Quizás el único camino de huida real era el mar y lo usaron en medio de la oscuridad de la noche. Se sabe que muchos de ellos se aventuraron a las islas cercanas y conocidas del Caribe, creando la vía marítima y la tradicional doble A, agua por delante y agua por detrás, tradición todavía vigente en pleno siglo XX1.

La oscuridad, por su parte, les enseñaría a caminar presurosos como si tuvieran prisa, con una cintura llena de ritmo. A hablar como hombres libres, a respetar este espacio natural de luces y colores. A morir dignamente con la defensa de sus muertos y así proteger a sus vivos. Y se fue creando esta raza mulata tan hermosa, la nuestra, en la que la locura y la melancolía, alternarían de siglo en siglo como los ojos negros y los ojos castaños, y donde el tono de la piel de cada uno es una creación irrepetible. A considerar que esta nueva raza y ese nuevo arte de vivir tenía su hipocresía, que el espíritu humano necesitaba religiones, morales, estados, poetas y artistas porque no habían aprendido a utilizar la verdad completamente pura. Que siempre encontrarían personas fieles, por lo tanto libres, aunque no lo bastante, a pesar del eterno privilegio de poder cambiar de un sólo golpe por entero. Gentes sanas, a su manera, con historias sin tiempo, donde pasado mañana es mucho después que hoy, y hoy mucho después que ahora; donde cada quién se detenía en un lugar, por ejemplo, en un bohío a esperar su concubina o en una antigua vereda, a la sombra de un roble acogedor o de un robusto pino, viendo pasar lo que se piensa, sin pensar lo que se ve.

De ese pasado tan remoto, donde cada quién se integró como pudo, muchas veces al margen de la ley, solo ha quedado en el presente la lejana humareda del bohío o la casa bajo la cual se ha dormido, allá, en la bruma del recuerdo. Mucho antes que se lo dijera alguien, esa raza y esa cultura mulata nueva que se formaría lentamente, mezcla de español, indígena y negro, supo por experiencia propia que el alma humana, era más lenta que los propios sueños individuales, y así fue que aprendió el arte de delegar en terceros, y pueblo que delega necesariamente arriesga demasiado, por no decirlo todo: lo que les hacía admitir, no obstante, que podrían encontrar felicidad en esta fórmula, de modo que la vida fuese más duradera.

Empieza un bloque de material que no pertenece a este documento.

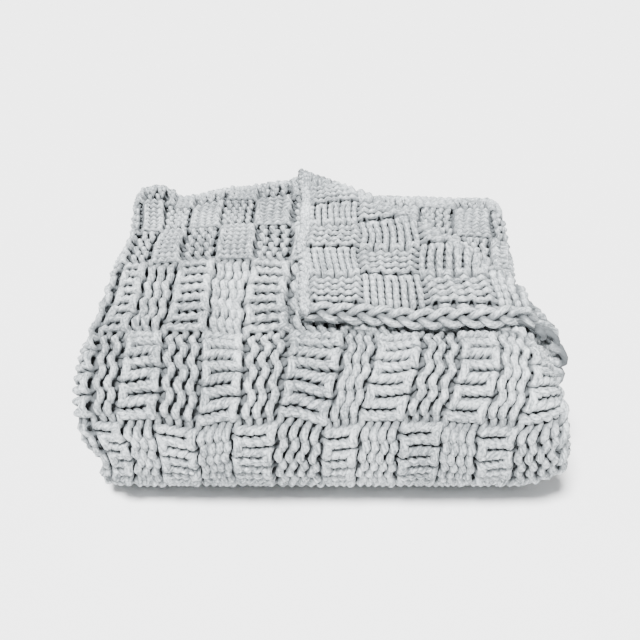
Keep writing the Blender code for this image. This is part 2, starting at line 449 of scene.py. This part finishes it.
class Yarn:
    """Runs of yarn gathered as curves, and then made one mesh piece."""

    def __init__(self, name, thick):
        self.curve = bpy.data.curves.new(name, "CURVE")
        self.curve.dimensions = "3D"
        self.curve.bevel_depth = thick / 2
        self.curve.bevel_resolution = YARN_ROUND
        self.curve.use_fill_caps = True
        self.name = name
        self.lengths = []
        self.middles = []

    def on_cloth(self, s, v, n, plump, face):
        """One strand by its places in the flat cloth; face is the side of the cloth that it is on."""
        points = lay(s, v, n)
        # the way out of the cloth and the depth below its face set the yarn's painted shade
        outward = lay(s, v, n + 0.001 * face) - points
        self.run(points, plump, outward, THICK / 2 - n * face)

    def run(self, points, plump, outward, below):
        """One strand, with the way to the open air and how deep its middle is below it, which set its
        painted shade.
        """
        outward = outward / np.maximum(np.linalg.norm(outward, axis=1), 1e-9)[:, None]
        spline = self.curve.splines.new("POLY")
        spline.points.add(len(points) - 1)
        spline.points.foreach_set("co", np.column_stack([points, np.ones(len(points))]).ravel())
        spline.points.foreach_set("radius", plump)
        spline.use_smooth = True
        self.lengths.append((len(points), np.linalg.norm(np.diff(points, axis=0), axis=1).sum()))
        self.middles.append(np.column_stack([points, outward, below]))

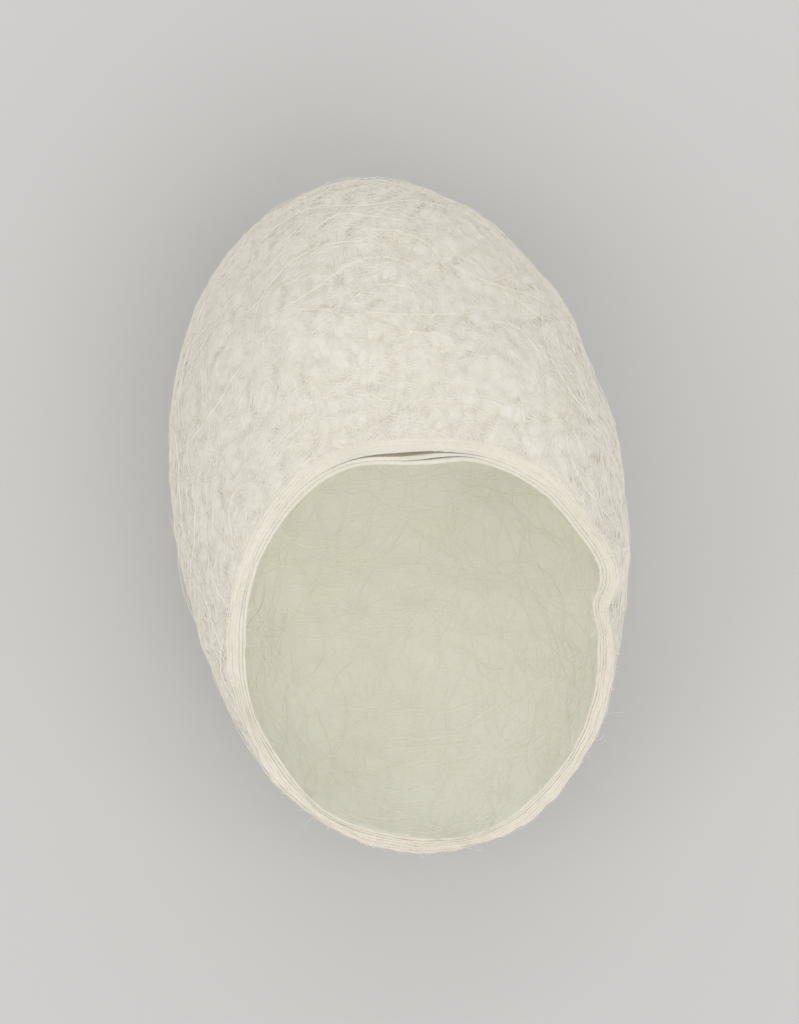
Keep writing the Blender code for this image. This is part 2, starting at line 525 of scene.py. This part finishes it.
def thread_mesh(name, runs, width, height, material):
    """One mesh of many threads. Each is a closed low roof-shaped prism along its points;
    runs holds pairs of its points and of the way up there, as the cocoon lies."""
    points = np.concatenate([run for run, up in runs])
    up = np.concatenate([up for run, up in runs])
    ahead = np.concatenate([np.gradient(run, axis=0) for run, up in runs])
    side = np.cross(up, ahead)
    side *= width / 2 / np.linalg.norm(side, axis=1, keepdims=True)
    corners = np.stack([points + up * height, points - side, points + side], axis=1)
    corners[:, :, 2] = np.maximum(corners[:, :, 2], solid_low[2])
    first = np.cumsum([0] + [len(run) for run, up in runs])
    faces = []
    for start, end in zip(first, first[1:]):
        here = np.arange(start, end - 1) * 3
        for a, b in ((0, 1), (1, 2), (2, 0)):
            faces += np.stack([here + a, here + b, here + b + 3, here + a + 3], 1).tolist()
        faces.append([start * 3 + 2, start * 3 + 1, start * 3])
        faces.append([end * 3 - 3, end * 3 - 2, end * 3 - 1])
    mesh = bpy.data.meshes.new(name)
    corners = corners.reshape(-1, 3)
    mesh.from_pydata(corners.tolist(), [], faces)
    mesh.materials.append(material)
    # Its map goes by place, the closed end in the middle, so threads that cross share it
    place = (corners - shift) @ tip
    reach = math.pi - np.arccos(place @ MOUTH_OUT / np.linalg.norm(place, axis=1))
    around = np.arctan2(place @ MOUTH_UP, place @ MOUTH_ACROSS)
    heading = np.stack([np.cos(around), np.sin(around)], axis=1)
    flat = 0.5 + MAP_PER_RADIAN * reach[:, None] * heading
    corner = np.array([loop.vertex_index for loop in mesh.loops])
    mesh.uv_layers.new(name="OFBake").data.foreach_set("uv", flat[corner].ravel())
    piece = bpy.data.objects.new(name, mesh)
    bpy.context.collection.objects.link(piece)
    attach(piece, "root")


def thread_silk(name, light, deep, rough):
    """Silk thread in its gum: near white, and a little glossy along its length."""
    material = bpy.data.materials.new(name)
    material.use_nodes = True
    tree = material.node_tree
    shader = tree.nodes["Principled BSDF"]
    place = add(tree, "ShaderNodeTexCoord", {}).outputs["Object"]
    drift = add(tree, "ShaderNodeTexNoise", {
        "Scale": 1 / 0.003, "Detail": 2.0, "Roughness": 0.6,
    }, {"Vector": place})
    colour = add(tree, "ShaderNodeMix", {
        "A": linear(deep), "B": linear(light),
    }, {"Factor": drift.outputs["Fac"]}, data_type="RGBA")
    tree.links.new(colour.outputs["Result"], shader.inputs["Base Color"])
    shader.inputs["Roughness"].default_value = rough
    shader.inputs["IOR"].default_value = 1.54
    return material


outer_thread = thread_silk("silk_thread_outer", "F2EEE5", "E8E2D6", 0.5)
for number in (1, 2, 3):
    rng = np.random.default_rng(200 + number)
    laid = []
    for run in whole_runs(spin(OUTER_THREADS, RUN, 0.0, 100 + number), outer_cut):
        up = facing(run)
        lift = THREAD_HEIGHT * rng.uniform(-0.3, 1.2)
        laid.append((lay_down(outside_at(run) + up * lift), up @ tip.T))
    thread_mesh(f"outer_thread_{number}", laid, THREAD_WIDTH, THREAD_HEIGHT, outer_thread)

# Inside, the last layers lie flatter, and fewer of their threads stand out
# Its threads take the inside's lighter colour, which is painted light as well
inner_thread = thread_silk("silk_thread_inner", "FCFAF0", "F8F6E7", 0.45)
rng = np.random.default_rng(210)
laid = []
for run in whole_runs(spin(INNER_THREADS, RUN, WALL, 110), inner_cut):
    up = -facing(run)
    lift = THREAD_HEIGHT * rng.uniform(-0.3, 0.8)
    laid.append((lay_down(inside_at(run) + up * lift), up @ tip.T))
thread_mesh("inner_thread", laid, THREAD_WIDTH, THREAD_HEIGHT * 0.7, inner_thread)


# ---------------------------------------------------------------------------------------
# Loose silk. A few filaments of the floss that held the cocoon up still arch off the
# outside, and short ends of cut thread stand out of the rim.
# ---------------------------------------------------------------------------------------

FILAMENT = 0.000020                 # real filaments are half as thick
FLOSS = 260                         # arches of it
FLOSS_LENGTH = 0.011
FLOSS_RISE = (0.00003, 0.00024)
loose_silk = thread_silk("loose_silk", "F6F3EA", "EEE9DC", 0.4)

rng = np.random.default_rng(300)
laid = []
for run in whole_runs(spin(FLOSS, FLOSS_LENGTH, 0.0, 301), outer_cut):
    up = facing(run)
    arch = np.sin(np.linspace(0, math.pi, len(run))) * rng.uniform(*FLOSS_RISE)
    laid.append((lay_down(outside_at(run) + up * arch[:, None]), up @ tip.T))
thread_mesh("loose_floss", laid, FILAMENT, FILAMENT, loose_silk)

FRAYED = 1500
FRAYED_LENGTH = (0.00008, 0.00035)
LONG_END = 20                       # one end in so many is three times as long
ROOT_BACK = 0.00004                 # how far behind the cut each end comes out
END_POINTS = 7
rng = np.random.default_rng(310)
around = rng.uniform(0, math.tau, FRAYED)
through = rng.uniform(0.01, 0.99, FRAYED)
roots = rim_at(around, through, ROOT_BACK, np.ceil(through * LAYERS))
outwards = np.outer(np.cos(around), MOUTH_ACROSS) + np.outer(np.sin(around), MOUTH_UP)
laid = []
for number, (root, up) in enumerate(zip(roots, outwards)):
    along = np.cross(MOUTH_OUT, up) * rng.choice((-1, 1))
    start = MOUTH_OUT * rng.uniform(0.1, 0.8) + along + up * rng.uniform(-0.6, 0.6)
    curl = up * rng.uniform(-0.7, 0.7) + MOUTH_OUT * rng.uniform(-0.5, 0.3) - along * 0.3
    length = rng.uniform(*FRAYED_LENGTH) * (3 if number % LONG_END == 0 else 1)
    way = np.linspace(0, 1, END_POINTS)[:, None]
    run = root + length * (start * way + curl * way ** 2)
    laid.append((lay_down(run), np.tile(up, (END_POINTS, 1)) @ tip.T))
thread_mesh("frayed_rim", laid, FILAMENT, FILAMENT * 0.8, loose_silk)


# ---------------------------------------------------------------------------------------
# The floor, the lights and the camera, which looks down into the mouth.
# ---------------------------------------------------------------------------------------

bpy.ops.object.select_all(action="DESELECT")
bpy.ops.mesh.primitive_plane_add(size=3.0, location=(0, 0, 0))
floor = bpy.context.object
floor.name = "floor"
card = bpy.data.materials.new("pale_card")
card.use_nodes = True
card.node_tree.nodes["Principled BSDF"].inputs["Base Color"].default_value = linear("CCCBCA")
card.node_tree.nodes["Principled BSDF"].inputs["Roughness"].default_value = 0.9
floor.data.materials.append(card)

world = bpy.data.worlds.new("studio")
bpy.context.scene.world = world
world.use_nodes = True
world.node_tree.nodes["Background"].inputs["Color"].default_value = (1.0, 0.99, 0.97, 1)
world.node_tree.nodes["Background"].inputs["Strength"].default_value = 0.65


def soft_light(name, place, spread, strength):
    """A large soft light far off: where it shines from, how wide it looks, W per m2."""
    light = bpy.data.lights.new(name, "SUN")
    light.angle = math.radians(spread)
    light.energy = strength
    lamp = bpy.data.objects.new(name, light)
    lamp.location = place
    lamp.rotation_euler = Vector(place).to_track_quat("Z", "Y").to_euler()
    bpy.context.collection.objects.link(lamp)


soft_light("key_light", (-0.28, -0.10, 0.32), 44, 0.40)
soft_light("fill_light", (0.20, -0.18, 0.36), 44, 0.38)
soft_light("low_light", (0.0, -0.34, 0.32), 46, 0.70)
soft_light("back_light", (0.04, 0.36, 0.16), 50, 0.42)

camera = bpy.data.objects.new("camera", bpy.data.cameras.new("camera"))
bpy.context.collection.objects.link(camera)
camera.data.lens = 200
AZIMUTH = math.radians(-9.4)
ELEVATION = math.radians(75.75)
FRAMED = 0.049                      # height of the view at the cocoon
target = Vector((0.0, 0.0, 0.009))
back = Vector((math.sin(AZIMUTH) * math.cos(ELEVATION),
               -math.cos(AZIMUTH) * math.cos(ELEVATION), math.sin(ELEVATION)))
half_view = camera.data.sensor_width / 2 / camera.data.lens
camera.location = target + back * (FRAMED / 2 / half_view)
camera.rotation_euler = back.to_track_quat("Z", "Y").to_euler()
camera.data.clip_start = 0.01
camera.data.clip_end = 10
bpy.context.scene.camera = camera
bpy.context.scene.view_settings.view_transform = "Standard"
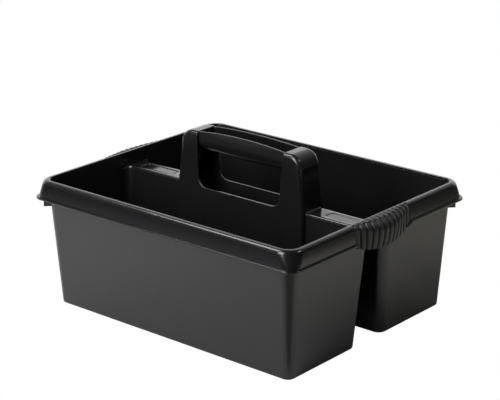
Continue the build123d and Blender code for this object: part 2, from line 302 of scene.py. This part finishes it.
def plastic(name, tone, roughness, grain_size, grain_depth, scuff_amount):
    """Black polypropylene with moulded grain, flow marks, fine scuffs and slightly rubbed edges."""
    material, graph = new_material(name)
    place = graph.node("ShaderNodeTexCoord").outputs["Object"]

    flow = graph.stretch(place, *FLOW_STRETCH)
    flow = graph.noise(flow, 1.0, detail=3.0, roughness=0.55, distortion=0.6)
    cloud = graph.noise(place, CLOUD_SCALE, detail=4.0, roughness=0.6)
    long_scratch = graph.noise(graph.stretch(place, *LONG_SCRATCH), 1.0)
    cross_scratch = graph.noise(graph.stretch(place, *CROSS_SCRATCH), 1.0)
    scratches = graph.math("MAXIMUM", long_scratch, cross_scratch)
    scratches = graph.ramp(scratches, *SCRATCH_LIMITS)
    patches = graph.ramp(graph.noise(place, PATCH_SCALE, detail=3.0), *PATCH_LIMITS)
    scuffs = graph.math("MULTIPLY", graph.math("MULTIPLY", scratches, patches), scuff_amount)

    rounded = graph.node("ShaderNodeBevel", samples=4)
    graph.feed(rounded.inputs["Radius"], EDGE_RADIUS)
    flat = graph.node("ShaderNodeNewGeometry").outputs["Normal"]
    rubbed = graph.ramp(graph.dot(rounded.outputs[0], flat), *RUBBED_LIMITS)
    rubbed = graph.math("MULTIPLY", rubbed, graph.ramp(cloud, *CLOUD_LIMITS))

    shade = graph.math("MULTIPLY_ADD", cloud, TONE_SPREAD * tone, TONE_BASE * tone)
    shade = graph.math("MULTIPLY_ADD", scuffs, SCUFF_TONE, shade)
    shade = graph.math("MULTIPLY_ADD", rubbed, RUBBED_TONE, shade)
    color = graph.rgb(shade, shade, graph.math("MULTIPLY", shade, BLUE_SHARE))

    rough = graph.math("MULTIPLY_ADD", flow, FLOW_ROUGHNESS, roughness - FLOW_ROUGHNESS / 2)
    rough = graph.math("MULTIPLY_ADD", scuffs, SCUFF_ROUGHNESS, rough)
    rough = graph.math("MULTIPLY_ADD", rubbed, RUBBED_ROUGHNESS, rough, clamp=True)

    grain = graph.noise(place, 1 / grain_size, detail=3.0, roughness=0.65)
    grain = graph.math("MULTIPLY_ADD", scuffs, SCUFF_HEIGHT, grain)
    bump = graph.node("ShaderNodeBump")
    graph.feed(bump.inputs["Distance"], grain_depth)
    graph.feed(bump.inputs["Height"], grain)
    graph.feed(bump.inputs["Normal"], rounded.outputs[0])

    shader = graph.node("ShaderNodeBsdfPrincipled")
    graph.feed(shader.inputs["IOR"], PLASTIC_IOR)
    graph.feed(shader.inputs["Base Color"], color)
    graph.feed(shader.inputs["Roughness"], rough)
    graph.feed(shader.inputs["Normal"], bump.outputs[0])
    output = graph.node("ShaderNodeOutputMaterial")
    graph.links.new(shader.outputs[0], output.inputs["Surface"])
    return material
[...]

Y así se comenzó a vivir, delegando derechos y responsabilidades. Y de tanto delegar y posponer las cosas en su vida cotidiana, el mestizo y el mulato se fueron acostumbrando a las prórrogas; presente y pasado empezaron a vivir en eterno rezago, muchas veces y casi siempre sin planes, y se llegó a creer, con o sin razón, que la vida realmente les transformaba: en realidad no era así, lo que hacía era desgastarlos y lo que se desgastaba en cada quién eran cada vez más las cosas aprendidas.

Y de esta forma se quedó rezagado con respecto a su vida presente, viviendo del pasado, prorrogándolo todo. "Mejor tarde que nunca", se decían para sus adentros, pero en el fondo reconocía que a la colonización, un hecho histórico tan formidable, le faltó lo principal: amor y comprensión entre las partes. Las prórrogas se tornaron tan naturales, que la consideraban al mismo tiempo como una cuestión normal. Quizás por eso fueron capaces de comprender y sobre todo de perdonar, dentro y fuera de su tiempo vital, eso ya no importa.